If money can sustainably make money, and we can spend less than the money sustainably makes... there is no reason that can’t carry on forever. If the sustainability is cared for. 

For money to make money, you need to ask very pragmatic questions. 

How is money made? What is wanted? Where is the scarcity? What are the skills and knowledge needed for those specific requirements? Are too many people already working on those problems? How are decisions made? What are the containers those decisions are being made in? What are the barriers to entry? What are the barriers to exit? What frameworks of understanding and action are we using? How are we communicating? What agreements do we have? 

You can only be freed from the constraints of these questions if you have control of the balance between money coming in, and money going out.



Monday, August 02, 2021

See the Value

One of the ways to gain control of your spending is to select where you place value. To find value in the plentiful rather than in the scarce. Spending is often a team sport, and changing your habits can be incredibly difficult. 

Like trying to become more vegetarian in a South African meat-eating culture. It is painless to change habits if the tweak feels better. If it is simple to make vegetarian food, and you enjoy how it tastes, it will be a smoother transition to eating less meat. If you feel like you are punishing yourself and being a martyr because everyone else is eating what you want, and you don’t like what is on your plate, it is going to be incredibly difficult. We get a quota of self-discipline, and if you use it all up in one area, it can explode in another. “Everything in moderation, including moderation”. 

Build changes to behaviour realistically, gradually, and sustainably. Planning is not about epiphanies. Break-through-weekends are followed by Monday alarm clocks and deep soaked patterns. To make real change, see the value in things that you did not before. Tweak your drivers and incentives. Deep, slow, conscious re-programming. The self-imposed limits stop feeling like chains because you experience the world differently. 
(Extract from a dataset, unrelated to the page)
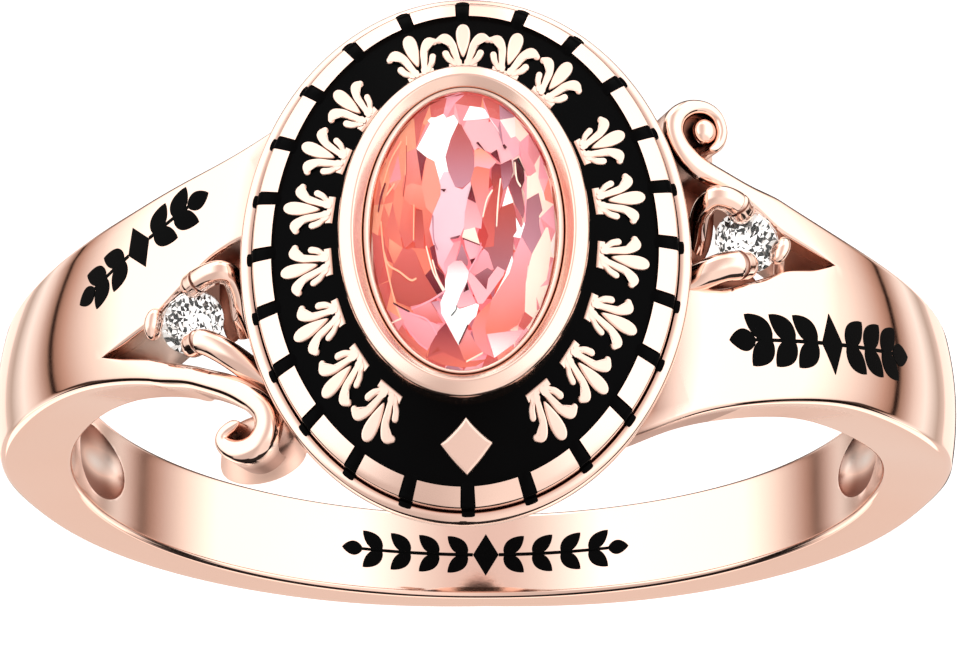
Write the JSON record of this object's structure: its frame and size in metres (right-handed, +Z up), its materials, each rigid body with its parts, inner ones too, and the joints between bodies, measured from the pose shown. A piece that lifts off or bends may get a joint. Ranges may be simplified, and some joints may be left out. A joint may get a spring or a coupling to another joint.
{
  "type": "birthstone ring",
  "caption": "Rose-gold ring with an oval stone in a collar, a black enamel field with raised ornament, and a small claw-set stone on each scrolled shoulder.",
  "frame": {"origin": "on the surface that the ring lies on, under the middle of its bounding box", "axes": "+Z up from the surface, -Y towards the head, +X across the ring; the finger hole's axis leans 13.3 degrees from +Z"},
  "size_m": [0.0204, 0.0214, 0.0108],
  "materials": {
    "metal": "polished",
    "enamel": "glossy",
    "centre_stone": "faceted",
    "side_stone": "faceted"
  },
  "bodies": {
    "root": {"ring_body": "metal", "enamel": "enamel", "centre_stone": "centre_stone", "side_stone_left": "side_stone", "side_stone_right": "side_stone"}
  },
  "joints": []
}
“Save more later” is an approach where the goal is not to adjust your spending up if your income goes up, or you get an unexpected boost. Where you snap the sense that life is better if you spend more, and spoil yourself because “you are worth it”. Reward yourself with the abundant. Put your money to work.

Changing Habits


Tuesday, January 12, 2021

Decision Maker with Money

My first job after university was in Risk Product Development. My focus area was Earning Ability. Money is made by solving problems for decision-makers with money. In a hand-to-mouth economy, without capital-backed decision-making, you only get to make decisions on how to spend money if you have earned it from another decision-maker. First, you have to find a job. Then you have to do a job. Then you gradually get breathing space if you get paid more than you need to spend. When you venture into the land of discretionary (by choice) spending. Then you can either consume that money or put it to work. To start, you are at risk. Unless you have someone to turn to, there is the danger that something goes wrong, and you cannot work. Something goes wrong, and you cannot do your daily tasks. Something goes wrong, and you cannot do the work you were trained to do. Or you cannot do any work. The question “How much capital would I need if I couldn’t work?” is the starting point for the target size of the Engine you need to make your own decisions. Until then, something might go wrong.
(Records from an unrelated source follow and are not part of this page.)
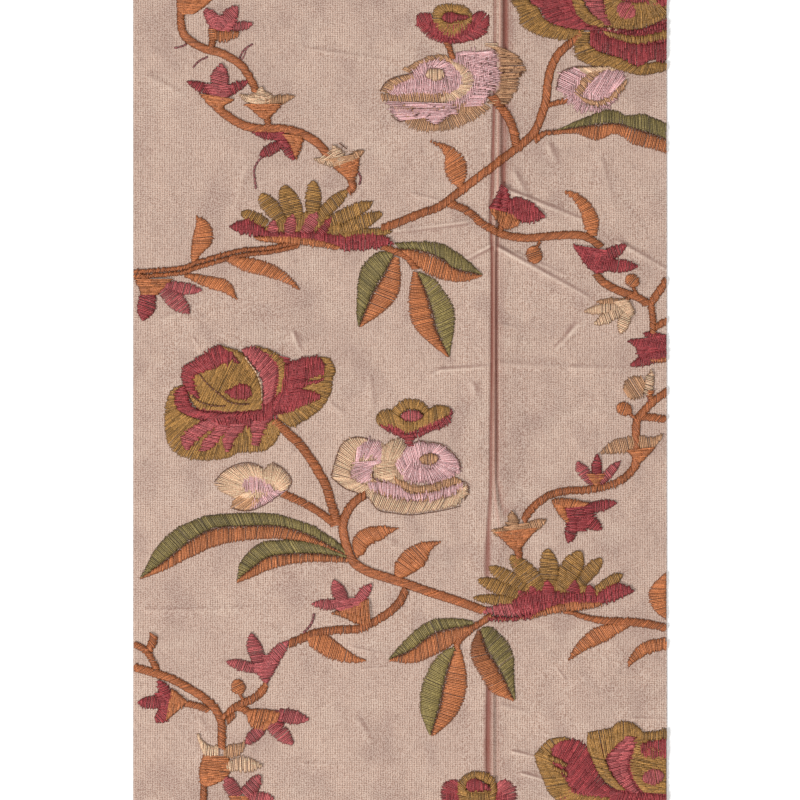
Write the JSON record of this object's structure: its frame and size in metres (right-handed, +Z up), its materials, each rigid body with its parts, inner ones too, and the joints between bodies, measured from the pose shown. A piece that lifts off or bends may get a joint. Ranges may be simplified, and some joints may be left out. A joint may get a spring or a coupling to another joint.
{
  "type": "embroidered silk fabric",
  "caption": "Flat cut length of pale rose-beige silk with a pinched crease and puckers, embroidered in satin stitch with trailing stems, leaves and blossoms.",
  "frame": {"origin": "on the surface that the cloth lies on, under the middle of the sheet", "axes": "+X across the cloth, +Y along the cloth towards the end where the crease is tightest, +Z up from the surface"},
  "size_m": [0.16, 0.243, 0.0028],
  "materials": {
    "silk": "plain-woven silk, soft sheen"
  },
  "bodies": {
    "root": {"silk_cloth": "silk"}
  },
  "joints": []
}
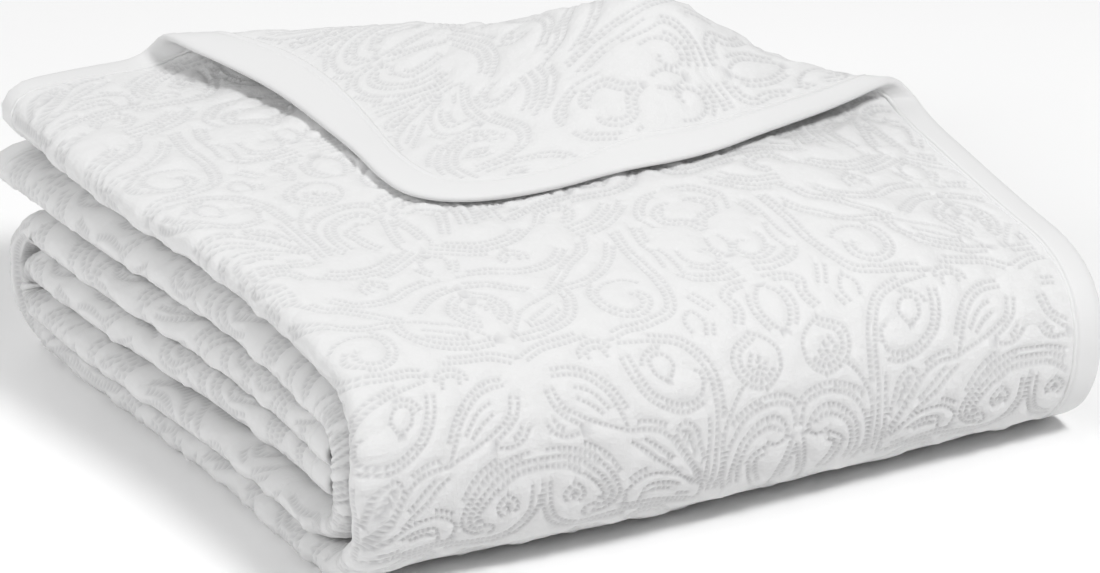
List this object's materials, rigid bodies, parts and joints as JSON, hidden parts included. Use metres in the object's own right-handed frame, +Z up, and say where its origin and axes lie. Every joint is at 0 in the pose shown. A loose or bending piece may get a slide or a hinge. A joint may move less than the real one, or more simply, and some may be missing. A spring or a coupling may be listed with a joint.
{
  "type": "folded quilted bedspread",
  "caption": "White quilted bedspread with a bound edge, folded in panels and then in thirds, with one corner turned back over the top.",
  "frame": {"origin": "centre of the footprint's bounding box, on the surface that the folded bundle lies on", "axes": "+X along the front fold, from the side rolls to the open side; +Y from the front fold to the back; +Z up"},
  "size_m": [0.6354, 0.5724, 0.26],
  "materials": {
    "quilted_cotton": "plain-weave brushed cotton, quilted in rows of short stitches, matt with a faint sheen",
    "binding_cotton": "plain-weave cotton strip, smooth, topstitched along its inner edge"
  },
  "bodies": {
    "root": {"quilted_cloth": "quilted_cotton", "edge_binding": "binding_cotton"}
  },
  "joints": []
}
Tuesday, December 01, 2020

Becoming Accustomed

Pause before you look at people who are richer than you to learn about money. If you want to create a buffer for the noise. If you want space to breathe, then the best place to look is how you spend money. How could you live on half of what you spend? The best place to learn is from people who are living on half of what you are. The key to stilling the waves of money anxiety is the relationship between income and expenses. The ins and outs, and the balance between the two.
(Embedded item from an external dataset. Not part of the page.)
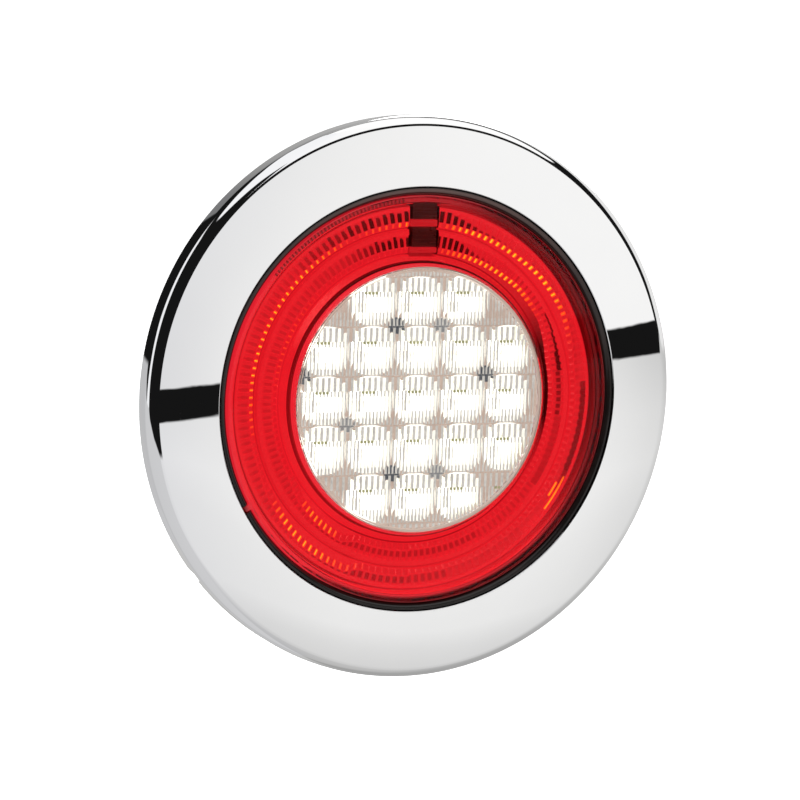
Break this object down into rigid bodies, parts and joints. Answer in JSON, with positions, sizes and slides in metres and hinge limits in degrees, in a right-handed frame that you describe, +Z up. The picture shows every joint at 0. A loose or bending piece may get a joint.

Someone who is earning a lot of money, but spending even more, will be progressively getting more into debt. Making it increasingly hard to reduce their expenses. Becoming accustomed to a lifestyle they can not afford. Even if their income is growing, they are not on the path to financial freedom. They are going to be stressed, and full of money anxiety. Whereas someone who is earning half of what you do, can offer you lessons on how to gradually build up a buffer.

The Dance of Ins and Outs


Monday, September 28, 2020

The Space Between

Earning £100,000 a year can still be filled with anxiety if you are spending £120,000 a year. If you are living on the edge of your capacity to borrow and pay interest. If you are pushing forward and up as hard and as fast as you can. Earning R100,000 a year can be Zen-like if you have the self-discipline of a Langa Gogo, spending R80,000 a year a putting some to work. Those are extremes, but the point is the only comparison necessary is spending and income, and the space between. Not other people. Vrittis, are the thought waves of the mind. Yoga creates a system to control these waves. A path of self-restraint that brings focus to the things that are most important. Creating the ability to move with intention, rather than being moved by what the world throws at us.




Friday, September 25, 2020

Being Played

A Grudge Purchase is something you feel you have to buy, rather than something you want to buy. When you do your planning of how to spend your income, Discretionary Spending is what you do with what is left over after your needs are met. Clearly not everyone considers the same things either reasonable, necessary, desirable, or pleasurable. Often the best place to learn about financial planning is not from people with twice as much as you, but from people with half as much who still seem to come away with something extra. The delusion we have is that more coming in solves the problem. What really controls the financial waves is the relationship between what comes in, what goes out, and how much autonomy you have over the difference. That is the difference between playing and being played.